Tyler kept trying to convince Fairbairn to put songs back on the A list. “We could have worked on it a little longer,” he said about one song. “’I am the Walrus” by the Beatles took a long time. If it was approached like this it would have been put on the back burner. You can’t dismiss that.”

Aerosmith survived the pain of parting with 9 of their songs. As hard as it was to make cuts, it is a process that is necessary for any high-quality creative work. The pain paid off. Pump sold 7 million copies in the United States alone and produced three Top 10 singles.
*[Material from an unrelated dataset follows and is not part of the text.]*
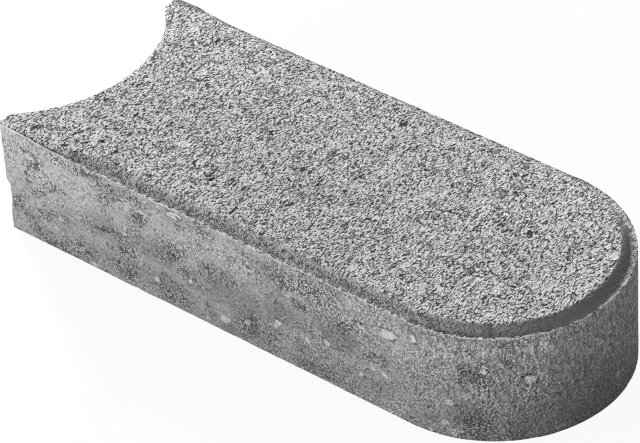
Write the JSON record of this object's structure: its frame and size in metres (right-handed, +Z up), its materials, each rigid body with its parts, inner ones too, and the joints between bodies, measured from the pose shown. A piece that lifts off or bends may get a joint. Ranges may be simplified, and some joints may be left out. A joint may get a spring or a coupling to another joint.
{
  "type": "concrete kerb stone",
  "caption": "Flat pressed concrete edging stone with a half-round nose and a matching hollow end, laid nose to hollow in a straight or curved lawn or path edge.",
  "frame": {"origin": "middle of the bounding rectangle of the flat bed that the stone lies on", "axes": "+Z up through the crown, +X towards the half-round nose, so the hollow end faces -X, and Y across the stone's width"},
  "size_m": [0.3, 0.123, 0.06],
  "materials": {
    "concrete": "rough pressed top with open grain, smoother mould faces on the walls"
  },
  "bodies": {
    "root": {"kerb_stone": "concrete"}
  },
  "joints": []
}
In the literary world, the equivalent process is to “kill your darlings,” or eliminate a favorite passage because it doesn’t serve the piece as a whole. The key here is serving the whole. It is a gift to the reader—or listener—for artists to conduct careful editing of their work. If they can’t do it, then having a producer or editor do it will do. As Perry said, by the end of each album they made together he hated Fairbairn, but after a few months he would look forward to talking to him again. He appreciated the important role Fairbairn played in their work.

In the business world, new product development similarly involves the need to constrain, narrow and integrate ideas. In an article for The Academy of Management Review, professor Willow Sheremata of the Schulich School of Business at York University compared successful cycles of product development to the earth orbiting the sun. Gravity, which is a centripetal force, pulls the earth toward the sun while centrifugal forces pull it away from the center. Centripetal force prevents the earth from flying off into space while centrifugal force prevents it from falling into the sun. The earth does neither because of the centripetal and centrifugal forces are equal in magnitude.
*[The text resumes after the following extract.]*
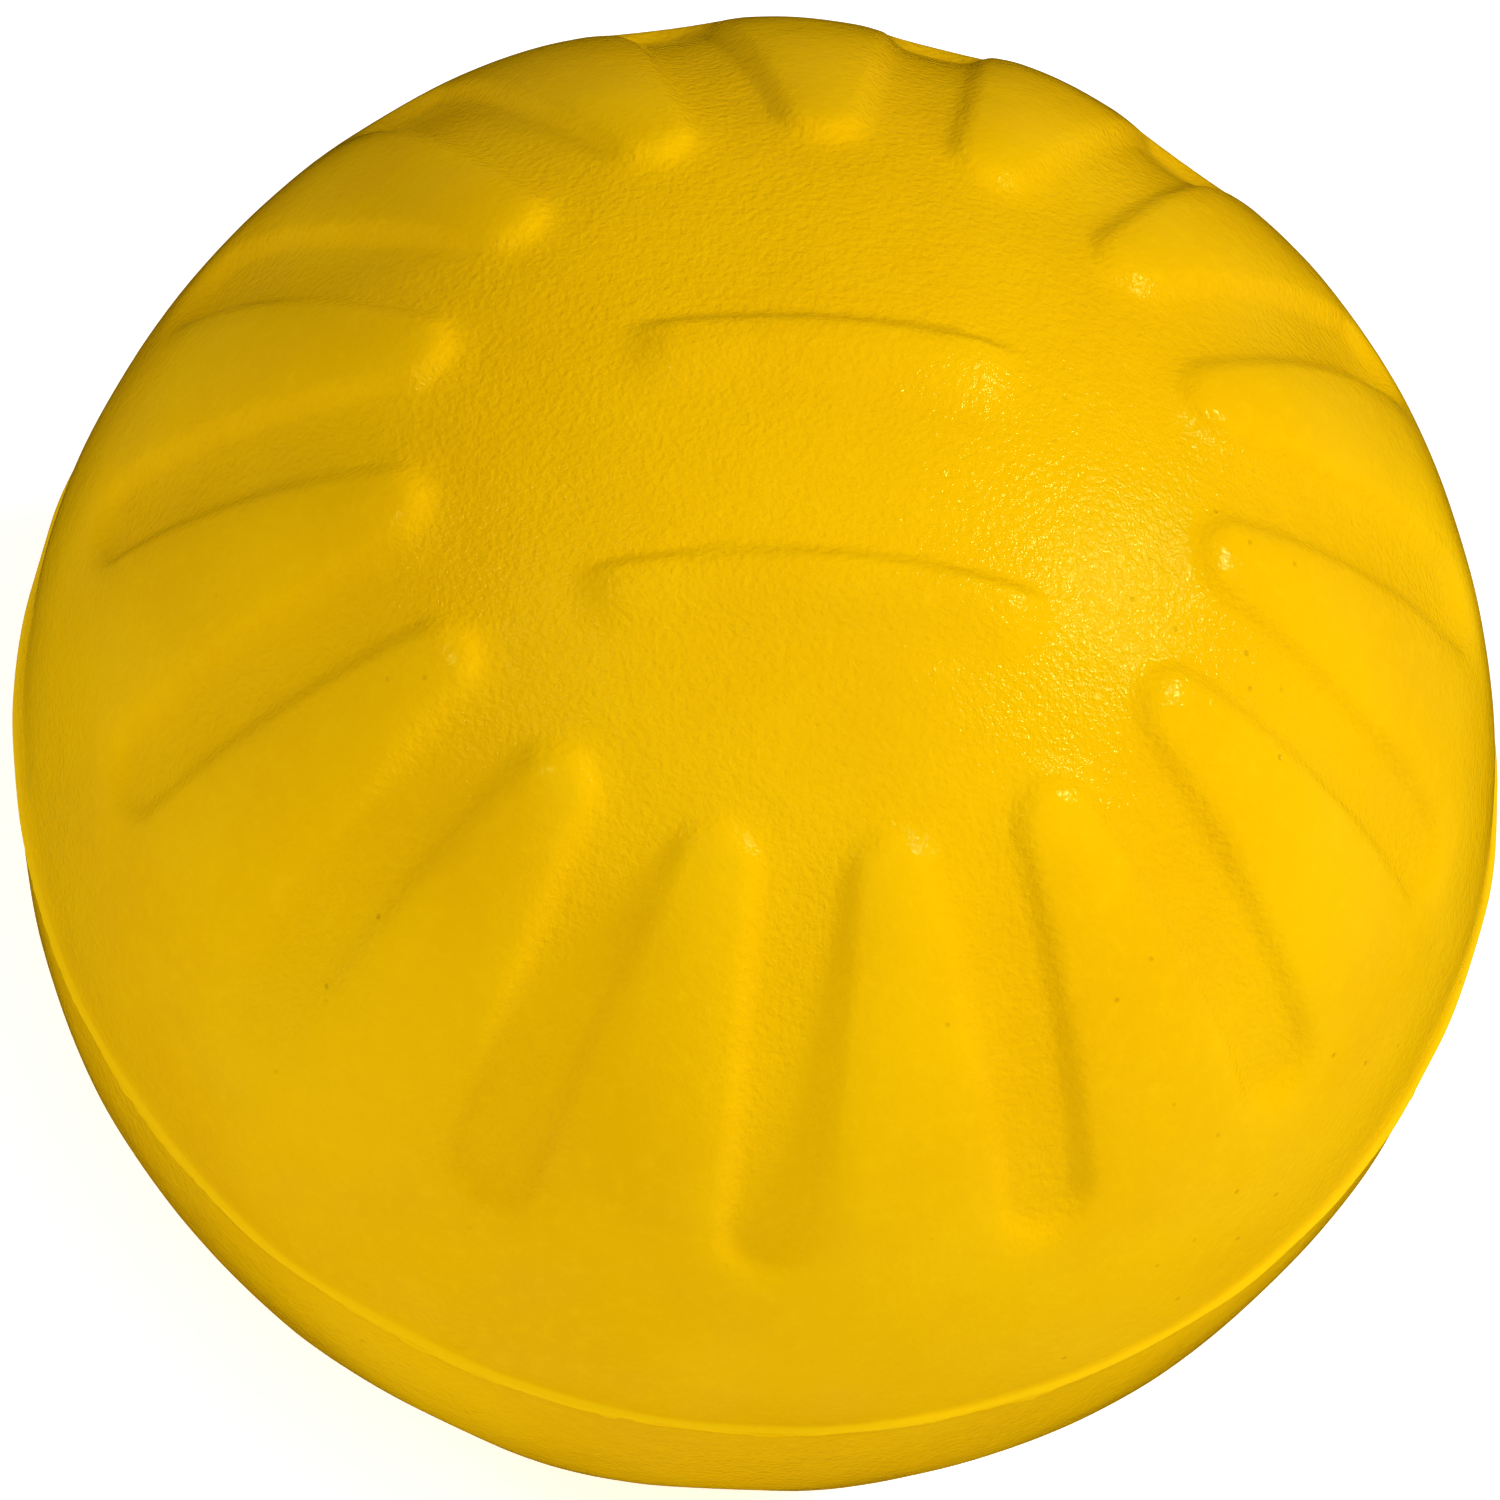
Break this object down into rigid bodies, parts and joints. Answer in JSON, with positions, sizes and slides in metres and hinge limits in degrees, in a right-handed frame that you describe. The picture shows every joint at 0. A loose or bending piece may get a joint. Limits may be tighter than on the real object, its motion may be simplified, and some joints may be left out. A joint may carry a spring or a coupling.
{
  "type": "stress ball",
  "caption": "Round yellow foam squeeze ball with a raised star of petals, a recessed disc with plain bars and a moulding line, to be squeezed in one hand.",
  "frame": {"origin": "centre of the ball, in the plane of the moulding line", "axes": "+Z runs from the centre through the middle of the marked disc, -Y along the middle of a groove, +X along the bars of the mark"},
  "size_m": [0.0705, 0.0704, 0.0687],
  "materials": {
    "skin": "satin",
    "core": "matte",
    "flash": "satin"
  },
  "bodies": {
    "lower_half": {"lower_skin": "skin", "foam_core": "core"},
    "upper_half": {"upper_skin": "skin"},
    "seam": {"parting_line_bead": "flash"}
  },
  "joints": [
    {"name": "squeeze", "type": "slide", "parent": "lower_half", "child": "upper_half", "axis": [0, 0, -1], "range_m": [0, 0.024], "stiffness_N_per_m": 2000, "deforming": ["upper_skin", "lower_skin", "foam_core"]},
    {"name": "seam_shift", "type": "slide", "parent": "lower_half", "child": "seam", "axis": [0, 0, -1], "range_m": [0, 0.012]}
  ],
  "couplings": [
    {"joint": "seam_shift", "follows": "squeeze", "ratio": 0.5}
  ]
}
An organization trying to develop a new product needs the same kind of balance between processes that create ideas and processes that integrate those ideas to produce a finished product. Tyler and Perry, as the songwriters, are the centrifugal forces in Aerosmith. They generate ideas that become songs. Bruce Fairbairn was the centripetal force, compelling the band to constrain itself to only the best 10 songs.

It’s a tough balance to maintain. The tension plays itself out each time someone says, “Do you want this work to be perfect or do you want to get it finished?” Innovation requires making explicit tradeoffs between forces that keep exploring and those that get things finished.
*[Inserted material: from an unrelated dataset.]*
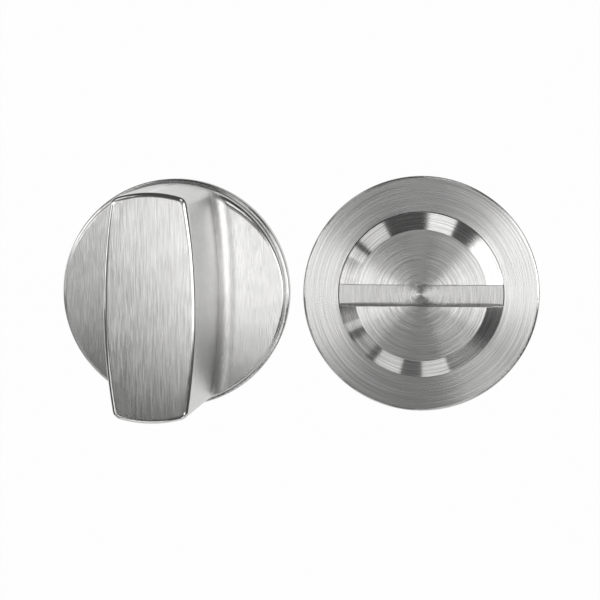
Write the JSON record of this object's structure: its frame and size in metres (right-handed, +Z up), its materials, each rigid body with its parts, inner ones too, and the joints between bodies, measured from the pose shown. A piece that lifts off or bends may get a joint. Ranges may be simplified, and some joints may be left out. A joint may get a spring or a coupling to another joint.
{
  "type": "bathroom thumb turn lock",
  "caption": "Bathroom door privacy set: a round rose with a barrel-shaped thumb turn, and a matching round rose with a coin-slot release.",
  "frame": {"origin": "on the thumb turn's axis, at the door's face, midway between its two connecting bolts", "axes": "+Y into the door along the turn's axis, -Y towards the user, +Z up, +X towards the coin release"},
  "size_m": [0.1058, 0.0989, 0.052],
  "materials": {
    "satin_steel": "satin stainless steel, brushed lengthwise on the turn and turned in circles on the release",
    "cast_plate": "die-cast zinc alloy, dull as cast",
    "bush_plastic": "natural acetal",
    "spring_steel": "oiled black spring steel",
    "plated_steel": "bright zinc plated steel"
  },
  "bodies": {
    "roses": {"turn_rose_cover": "satin_steel", "turn_fixing_plate": "cast_plate", "turn_bush": "bush_plastic", "turn_spring_washer": "spring_steel", "upper_bolt": "plated_steel", "lower_bolt": "plated_steel", "release_rose_cover": "satin_steel", "release_fixing_plate": "cast_plate", "release_bush": "bush_plastic", "release_spring_washer": "spring_steel", "upper_sleeve": "plated_steel", "lower_sleeve": "plated_steel"},
    "turn": {"turn_knob": "satin_steel", "turn_thrust_washer": "plated_steel", "turn_retaining_ring": "spring_steel", "spindle": "plated_steel", "spindle_grub_screw": "spring_steel"},
    "release": {"release_disc": "satin_steel", "release_thrust_washer": "plated_steel", "release_retaining_ring": "spring_steel"}
  },
  "joints": [
    {"name": "turn_hinge", "type": "hinge", "parent": "roses", "child": "turn", "pos_m": [0, 0, 0], "axis": [0, 1, 0], "range_deg": [0, 90]},
    {"name": "release_hinge", "type": "hinge", "parent": "roses", "child": "release", "pos_m": [0.0544, 0, 0], "axis": [0, 1, 0], "range_deg": [-90, 0]}
  ],
  "couplings": [
    {"joint": "release_hinge", "follows": "turn_hinge", "ratio": -1}
  ]
}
What happens when centripetal force and centrifugal forces get out of whack? The history of the album is an illustration. In the era of 12” vinyl, albums could only contain about 25 minutes of music on each side. Because of this constraint, unless a band was willing to submit itself to centripetal forces, there would be no album.

With the invention of the CD, artists could now create albums that were 74 minutes long, significantly reducing the constraining they had to do. And increasing the number of mediocre songs getting released.

With the advent of MP3s, albums can now be as long as artists want them to be. Freed from the physical constraints of vinyl and CD, the centrifugal forces are left uncontained. The results have been too-long albums filled with second-rate songs.

It's no surprise that album sales are on the decline and thought leaders claim that the album is dead. According to Head of Music for BBC Radio 1 and 1Xtra, George Ergatoudis, the album is on the decline because people prefer to listen to playlists “rather than listening to a rather mediocre body of work, the album.”

It’s true. Most albums contain songs that should have been cut. Now that consumers don’t have to pay for them—as they did in the vinyl and CD eras—they opt to only buy the songs they like. And that’s too bad. When done well, an album is a much grander and more affecting artistic statement, and experience for the listener, than a single. I personally prefer to listen to a good album that takes me on a journey than jump from idea to idea on a playlist.

The album, as a music concept (not a physical artifact) self-destructed because the constraints that forced artists to kill those darlings that did not serve the whole were gradually removed.